__WRITTEN INSTRUCTION__
Keep to the lines between the one holding "for node in" and the one holding "dress(node, steel)", inclusive, and write them out exactly.

----- INFORMATION SHOWN

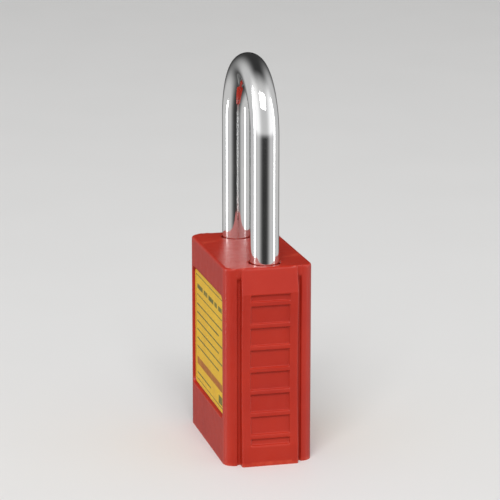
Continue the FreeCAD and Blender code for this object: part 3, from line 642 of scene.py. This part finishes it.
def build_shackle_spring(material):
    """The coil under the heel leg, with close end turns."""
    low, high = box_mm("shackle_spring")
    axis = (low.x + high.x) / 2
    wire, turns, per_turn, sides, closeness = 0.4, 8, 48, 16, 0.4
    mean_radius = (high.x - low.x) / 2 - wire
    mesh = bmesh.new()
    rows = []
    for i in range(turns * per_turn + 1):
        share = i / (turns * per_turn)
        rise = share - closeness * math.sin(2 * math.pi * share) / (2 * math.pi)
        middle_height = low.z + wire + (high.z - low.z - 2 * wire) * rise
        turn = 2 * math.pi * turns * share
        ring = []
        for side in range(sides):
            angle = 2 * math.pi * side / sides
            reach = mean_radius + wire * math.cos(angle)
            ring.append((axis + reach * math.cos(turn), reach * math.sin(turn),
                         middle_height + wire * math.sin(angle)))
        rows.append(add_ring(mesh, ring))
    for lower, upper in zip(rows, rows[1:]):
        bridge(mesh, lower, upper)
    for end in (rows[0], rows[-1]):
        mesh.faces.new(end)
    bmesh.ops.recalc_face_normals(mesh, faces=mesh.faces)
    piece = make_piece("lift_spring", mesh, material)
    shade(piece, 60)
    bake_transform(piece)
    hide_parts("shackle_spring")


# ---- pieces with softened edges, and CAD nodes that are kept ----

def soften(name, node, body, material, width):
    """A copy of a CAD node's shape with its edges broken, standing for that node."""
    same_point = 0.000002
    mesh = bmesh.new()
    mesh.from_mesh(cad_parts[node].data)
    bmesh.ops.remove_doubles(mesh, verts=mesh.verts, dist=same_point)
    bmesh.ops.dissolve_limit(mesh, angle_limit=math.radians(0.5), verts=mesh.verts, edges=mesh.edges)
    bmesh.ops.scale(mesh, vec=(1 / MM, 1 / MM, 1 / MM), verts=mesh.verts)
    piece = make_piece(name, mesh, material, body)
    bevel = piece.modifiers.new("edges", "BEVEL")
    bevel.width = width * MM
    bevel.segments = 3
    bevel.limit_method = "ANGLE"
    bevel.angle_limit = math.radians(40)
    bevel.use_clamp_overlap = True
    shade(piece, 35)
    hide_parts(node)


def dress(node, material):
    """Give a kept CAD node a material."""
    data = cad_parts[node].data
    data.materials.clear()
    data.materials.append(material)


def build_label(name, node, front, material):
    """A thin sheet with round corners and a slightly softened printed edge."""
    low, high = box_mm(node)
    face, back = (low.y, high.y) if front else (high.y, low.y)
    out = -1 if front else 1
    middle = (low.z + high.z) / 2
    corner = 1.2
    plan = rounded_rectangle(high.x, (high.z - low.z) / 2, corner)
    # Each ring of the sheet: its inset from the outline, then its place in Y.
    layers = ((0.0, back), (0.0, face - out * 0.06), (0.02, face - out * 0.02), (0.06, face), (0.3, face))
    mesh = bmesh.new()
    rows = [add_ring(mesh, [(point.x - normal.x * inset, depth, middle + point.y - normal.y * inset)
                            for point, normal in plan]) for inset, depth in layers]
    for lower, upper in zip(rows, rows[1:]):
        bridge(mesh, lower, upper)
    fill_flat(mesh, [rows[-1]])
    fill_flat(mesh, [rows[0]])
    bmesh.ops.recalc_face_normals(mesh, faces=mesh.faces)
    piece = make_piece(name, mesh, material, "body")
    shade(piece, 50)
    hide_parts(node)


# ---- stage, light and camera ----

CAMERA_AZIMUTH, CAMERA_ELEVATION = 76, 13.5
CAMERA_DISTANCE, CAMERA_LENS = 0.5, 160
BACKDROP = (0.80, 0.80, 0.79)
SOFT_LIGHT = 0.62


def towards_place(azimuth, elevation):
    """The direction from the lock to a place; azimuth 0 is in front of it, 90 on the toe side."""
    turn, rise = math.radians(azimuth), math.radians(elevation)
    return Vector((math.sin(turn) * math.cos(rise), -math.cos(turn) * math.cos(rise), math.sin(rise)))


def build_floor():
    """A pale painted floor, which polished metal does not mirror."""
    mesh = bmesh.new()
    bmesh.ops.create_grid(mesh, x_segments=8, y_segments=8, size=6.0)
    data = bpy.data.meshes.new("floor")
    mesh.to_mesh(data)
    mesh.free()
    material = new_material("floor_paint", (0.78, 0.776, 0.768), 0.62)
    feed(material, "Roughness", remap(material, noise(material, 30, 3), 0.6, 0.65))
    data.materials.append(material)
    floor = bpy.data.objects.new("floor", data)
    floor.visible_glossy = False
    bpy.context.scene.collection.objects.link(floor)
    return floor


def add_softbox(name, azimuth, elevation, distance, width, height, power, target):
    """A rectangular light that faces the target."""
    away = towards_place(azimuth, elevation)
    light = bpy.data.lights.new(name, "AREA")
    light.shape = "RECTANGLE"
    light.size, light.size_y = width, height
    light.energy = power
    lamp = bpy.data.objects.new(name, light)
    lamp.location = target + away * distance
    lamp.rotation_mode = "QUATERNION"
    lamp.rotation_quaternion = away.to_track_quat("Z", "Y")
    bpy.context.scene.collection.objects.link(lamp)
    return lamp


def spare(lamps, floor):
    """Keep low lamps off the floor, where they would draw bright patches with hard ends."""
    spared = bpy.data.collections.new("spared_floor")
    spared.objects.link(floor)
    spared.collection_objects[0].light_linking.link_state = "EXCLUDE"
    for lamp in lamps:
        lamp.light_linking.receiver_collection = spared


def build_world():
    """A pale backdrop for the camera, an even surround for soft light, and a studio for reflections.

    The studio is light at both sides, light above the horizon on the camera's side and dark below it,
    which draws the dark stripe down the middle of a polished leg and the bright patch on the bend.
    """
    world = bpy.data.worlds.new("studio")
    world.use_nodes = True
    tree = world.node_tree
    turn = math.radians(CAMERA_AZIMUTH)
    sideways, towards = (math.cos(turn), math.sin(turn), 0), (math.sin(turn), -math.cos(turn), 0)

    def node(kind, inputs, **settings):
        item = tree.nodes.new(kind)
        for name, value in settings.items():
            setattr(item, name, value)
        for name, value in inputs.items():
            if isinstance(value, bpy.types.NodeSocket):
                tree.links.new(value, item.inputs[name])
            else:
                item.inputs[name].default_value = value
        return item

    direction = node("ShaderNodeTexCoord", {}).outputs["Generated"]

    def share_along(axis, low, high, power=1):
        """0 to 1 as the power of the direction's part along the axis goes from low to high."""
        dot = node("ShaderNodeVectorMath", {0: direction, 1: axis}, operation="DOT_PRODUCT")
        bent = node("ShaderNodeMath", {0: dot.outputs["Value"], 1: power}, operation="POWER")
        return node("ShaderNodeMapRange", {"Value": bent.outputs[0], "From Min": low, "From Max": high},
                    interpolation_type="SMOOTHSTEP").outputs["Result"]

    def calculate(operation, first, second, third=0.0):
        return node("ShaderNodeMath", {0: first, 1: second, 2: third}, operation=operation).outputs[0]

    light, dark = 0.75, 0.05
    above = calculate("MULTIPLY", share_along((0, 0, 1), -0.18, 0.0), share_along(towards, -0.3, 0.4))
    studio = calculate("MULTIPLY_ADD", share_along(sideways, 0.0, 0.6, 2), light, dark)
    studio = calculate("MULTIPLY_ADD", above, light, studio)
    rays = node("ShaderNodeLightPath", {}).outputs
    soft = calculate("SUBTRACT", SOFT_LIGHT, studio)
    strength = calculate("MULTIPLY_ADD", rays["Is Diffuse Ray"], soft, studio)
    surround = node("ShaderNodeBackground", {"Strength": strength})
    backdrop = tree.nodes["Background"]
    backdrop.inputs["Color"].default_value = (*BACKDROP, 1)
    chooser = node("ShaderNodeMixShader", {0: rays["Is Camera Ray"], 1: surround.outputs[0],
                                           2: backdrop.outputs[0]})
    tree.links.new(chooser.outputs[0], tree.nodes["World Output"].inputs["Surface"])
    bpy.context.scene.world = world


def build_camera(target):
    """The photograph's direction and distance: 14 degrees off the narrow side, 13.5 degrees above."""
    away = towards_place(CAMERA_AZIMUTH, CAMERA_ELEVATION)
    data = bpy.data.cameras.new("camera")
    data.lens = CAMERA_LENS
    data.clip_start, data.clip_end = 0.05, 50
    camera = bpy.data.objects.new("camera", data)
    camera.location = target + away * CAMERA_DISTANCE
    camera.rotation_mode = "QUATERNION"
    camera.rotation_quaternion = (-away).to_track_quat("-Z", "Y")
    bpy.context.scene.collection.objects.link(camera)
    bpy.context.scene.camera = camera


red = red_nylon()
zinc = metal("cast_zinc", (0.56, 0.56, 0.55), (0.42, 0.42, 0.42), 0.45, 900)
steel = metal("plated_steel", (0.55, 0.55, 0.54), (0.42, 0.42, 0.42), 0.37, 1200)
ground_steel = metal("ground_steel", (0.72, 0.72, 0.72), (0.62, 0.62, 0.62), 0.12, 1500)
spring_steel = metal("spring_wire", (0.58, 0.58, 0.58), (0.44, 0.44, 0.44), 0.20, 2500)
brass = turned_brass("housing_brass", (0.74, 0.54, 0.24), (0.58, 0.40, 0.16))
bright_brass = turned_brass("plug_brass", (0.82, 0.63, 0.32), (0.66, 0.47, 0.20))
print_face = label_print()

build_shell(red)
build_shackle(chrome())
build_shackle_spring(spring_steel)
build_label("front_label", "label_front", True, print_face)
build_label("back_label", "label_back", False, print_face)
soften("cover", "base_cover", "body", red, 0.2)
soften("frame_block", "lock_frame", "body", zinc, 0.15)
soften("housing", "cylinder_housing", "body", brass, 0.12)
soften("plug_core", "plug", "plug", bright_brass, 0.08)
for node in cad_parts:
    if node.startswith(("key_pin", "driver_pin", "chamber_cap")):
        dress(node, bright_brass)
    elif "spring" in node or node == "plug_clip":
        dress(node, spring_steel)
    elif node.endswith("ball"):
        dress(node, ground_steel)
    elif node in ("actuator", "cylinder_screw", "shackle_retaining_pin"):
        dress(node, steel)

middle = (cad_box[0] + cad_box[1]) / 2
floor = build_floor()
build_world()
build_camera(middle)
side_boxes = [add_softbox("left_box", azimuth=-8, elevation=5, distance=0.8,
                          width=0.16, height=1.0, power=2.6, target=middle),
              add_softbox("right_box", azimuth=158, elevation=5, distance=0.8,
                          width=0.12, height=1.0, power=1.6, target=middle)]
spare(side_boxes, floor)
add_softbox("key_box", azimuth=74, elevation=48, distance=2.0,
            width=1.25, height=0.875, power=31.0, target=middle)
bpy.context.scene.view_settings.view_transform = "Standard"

----------
----- INFORMATION SHOWN

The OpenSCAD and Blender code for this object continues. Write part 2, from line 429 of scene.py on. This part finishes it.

----------

__COMPLETE ANSWER__
for node in cad_parts:
    if node.startswith(("key_pin", "driver_pin", "chamber_cap")):
        dress(node, bright_brass)
    elif "spring" in node or node == "plug_clip":
        dress(node, spring_steel)
    elif node.endswith("ball"):
        dress(node, ground_steel)
    elif node in ("actuator", "cylinder_screw", "shackle_retaining_pin"):
        dress(node, steel)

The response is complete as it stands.